Ryan McAllister, director of Practical Farm Research for Beck’s, says the company made a major commitment to upgrade their PFR program in 2015. They’re implementing it now, adding a large number of staff members around the country committed solely to this research effort.
“My goal is to help determine which products or practices might be profitable for farmers, and which likely aren’t profitable,” he says. “We go beyond testing populations and nitrogen rates, and evaluate other things farmers are asking about.”
Beck’s began their Practical Farm Research Program years ago. But changes being instituted now are taking it to a new level, McAllister says. The company has PFR sites at Atlanta, Ind., Downs, Ill., London, Ohio and Henderson, Kentucky. In addition, they’re starting a new site near Colfax, Iowa.
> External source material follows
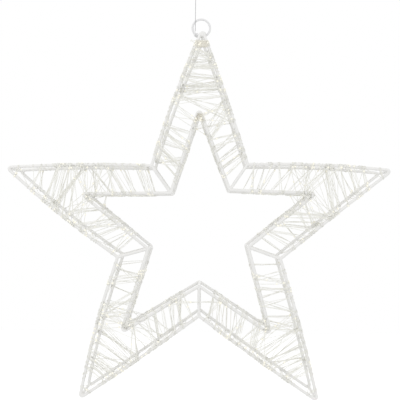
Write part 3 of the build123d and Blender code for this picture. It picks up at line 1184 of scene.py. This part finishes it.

Plots will be planted there for the first time this spring.
In Missouri, they’re taking a different approach, assigning a PFR agronomist to work with farmers throughout the state conducting on-farm trials. And in Tennessee, they’re working with the University of Tennessee to include some trials in university plots.
McAllister heads the program, with two new positions, innovative lead and head of data management, working with him. The company is adding PFR agronomists to support various sites or areas, with sole responsibilities to work with PFR plots and/or cooperators. There is also a PFR manager at each site, and one or more full-time assistants.
“We’re adding the agronomists because we want to not only know if something works, but why it works,” Mc Allister says. “We want them to walk PFR plots and trials, make observations and begin to uncover the answers to the ‘why’ questions.”
Going forward, each trial will be replicated three times, he adds. Once the results are compiled each year, they’re published in a PFR book, and also placed online. “Some results may only go online in the future due to practical reasons,” he says. “But we will always publish the results somewhere, no matter how the test turns out.
“We’re also hearing more demand for multi-year and multi-site results, so we will continue doing a number of trials the same way at each location.”
The company will distribute 55,000 copies of the 2015 PFR book. That’s far more than the number of Beck’s customers.
“We see a real void for answers to practical questions, and we’re committed to being a source that provides information so farmers can make more informed decisions,” McAllister concludes.